By my standards pacifism should be an individual choice. Desmond Doss made the Choice that he would not allow evil to grow, but he personally would not use violence to stop it. The Christian Peacemaker Teams are so convinced if the rectitude of their position, that they are willing to allow evil to grow as long as the West does not use violence to stop its growth. If the Christian Peacemaker Teams were condemning the Irreconcilables as harshly as they condemn the West, then I would have some respect for their position. They are not. They excuse the barbaric behavior of the Irreconcilables, because they agree that the West has treated them badly. Or so that seems. I may be mistaken, but it surely looks like the Christian Peacemaker Teams agree that the invasion of Iraq was so wrong that nothing can make it right except by our pulling out and letting the Iraqis twist in the wind.

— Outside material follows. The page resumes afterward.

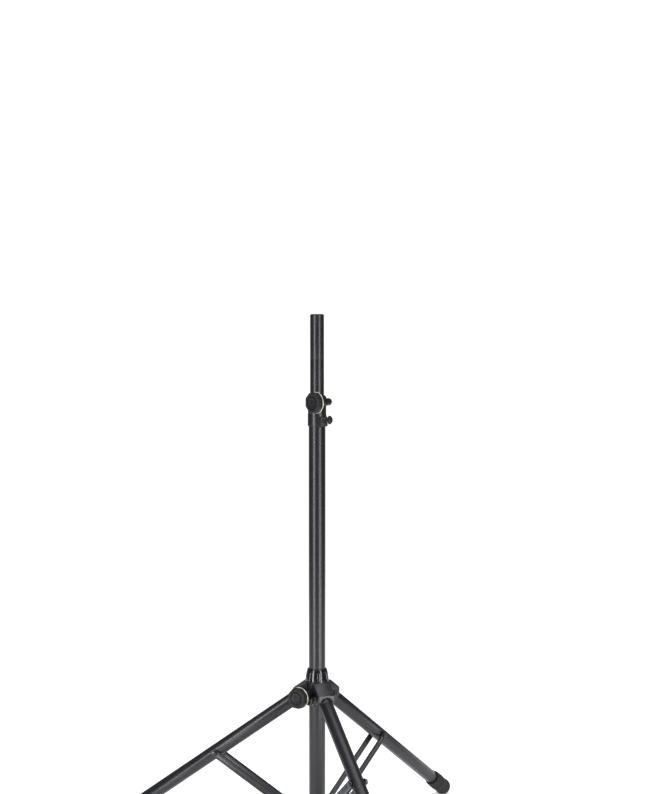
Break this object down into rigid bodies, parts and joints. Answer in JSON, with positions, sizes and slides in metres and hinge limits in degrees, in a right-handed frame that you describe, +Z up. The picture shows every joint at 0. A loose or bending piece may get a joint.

The Iraqi government are not happy with the CPT. The position of the Iraqi government is that the CPT has sided with the Irreconcilables against the majority of Iraqis. You see what has gotten everyone upset is that the CPT was slow to thank the soldiers who saved them and then the freed hostages dumped on the multinational forces and THEN would not allow the military a chance to debrief them on their time being held hostage. If they had allowed the military to debrief them, maybe other hostages could be freed. The CPT takes the position that they will not help free other hostages because violence against the hostage takers might result. Wouldn't want to be the cause of those benign head hackers being hurt, now would we?